Writing a college application essay is different from putting together an academic essay, which typically includes an introduction, thesis statement, supporting arguments and conclusion.
A college application essay is personal, college admissions officials in Nebraska say, and a prime chance for students to highlight their skills and talents in a way that shows how they’d be a great addition to the college’s academic and campus life.
“Consider this: the essay is the one chance you have to use your own words to tell us more about who you are,” said Sarah Richardson, director of admissions and scholarships for Creighton University. “Colleges want to see what you have to offer, what you’re passionate about, and that isn’t all quantifiable in a GPA or test score.”
Each college and university has its own application requirements. Many use what’s called the “Common Application,” which includes a high school transcript, SAT or ACT score, a list of extracurricular activities, letters of recommendation, an application fee — and a personal essay.
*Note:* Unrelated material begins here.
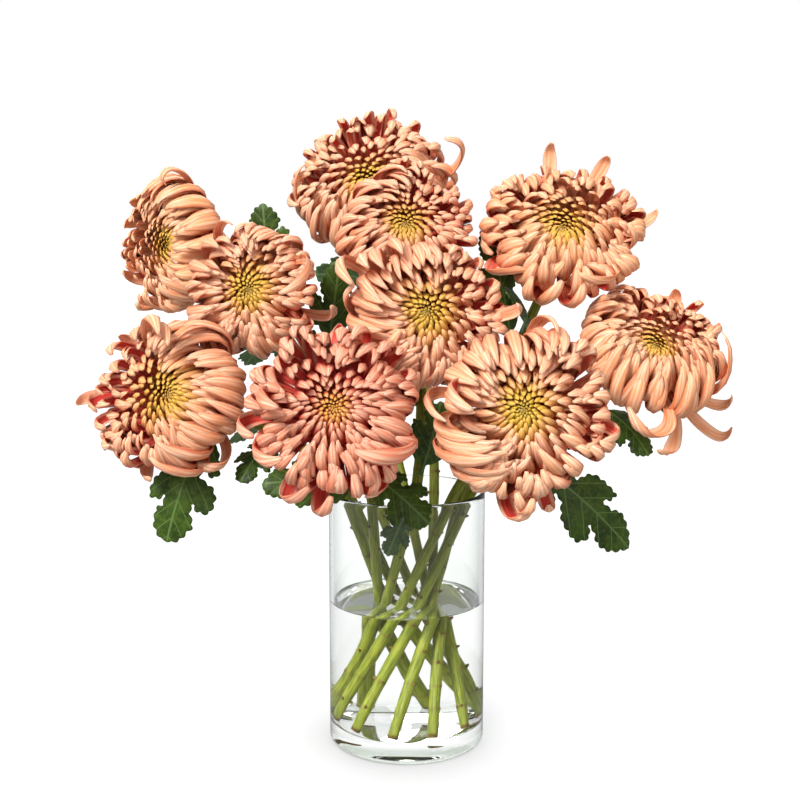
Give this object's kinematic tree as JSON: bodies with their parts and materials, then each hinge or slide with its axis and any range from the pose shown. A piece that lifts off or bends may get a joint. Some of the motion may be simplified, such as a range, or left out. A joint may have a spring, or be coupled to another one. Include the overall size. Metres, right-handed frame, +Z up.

Even schools that don’t require an essay often request one from students applying for academic scholarships.
In writing an essay, experts say to provide as many specifics as possible. Vague, generic essays don’t stand out.
“It’s important to highlight your skills and talents with specific examples of how you have applied these into real-life situations,” said Lina Traslaviña Stover, associate director of undergraduate admissions at the University of Nebraska at Omaha. “If, for example, you state that you are a ‘dedicated individual,’ include an explicit example of a time in your life — academic or co-curricular — that demanded you were dedicated. How did you show your dedication? What activities did you do? Tell the reader your story.”
Make sure your story is in line with the values of the university or college to which you’re applying, Stover said.
“If you are applying to a program that values community engagement, it’s very important to share at least one story about how you are actively involved in the community and what you have learned from those experiences.
“A statement of how many hours of volunteer services you have performed is not enough. The reader will want to understand that serving your community is part of your values, and that you have learned something from those experiences.”
Be yourself, write from the heart, and then ask your parents or a teacher to read it before you send it in, Richardson said.
“Make sure to have someone look it over to ensure that it is grammatically correct and has a good flow,” she said. “Let us see a little bit of your personality so that we can understand your overall fit to our school.”
The bottom line is not to stress. Give yourself plenty of time before the deadline to ask yourself what you like to do, what your strengths are and what you’d like to learn. In the end, it’s really less about the school — and more about you.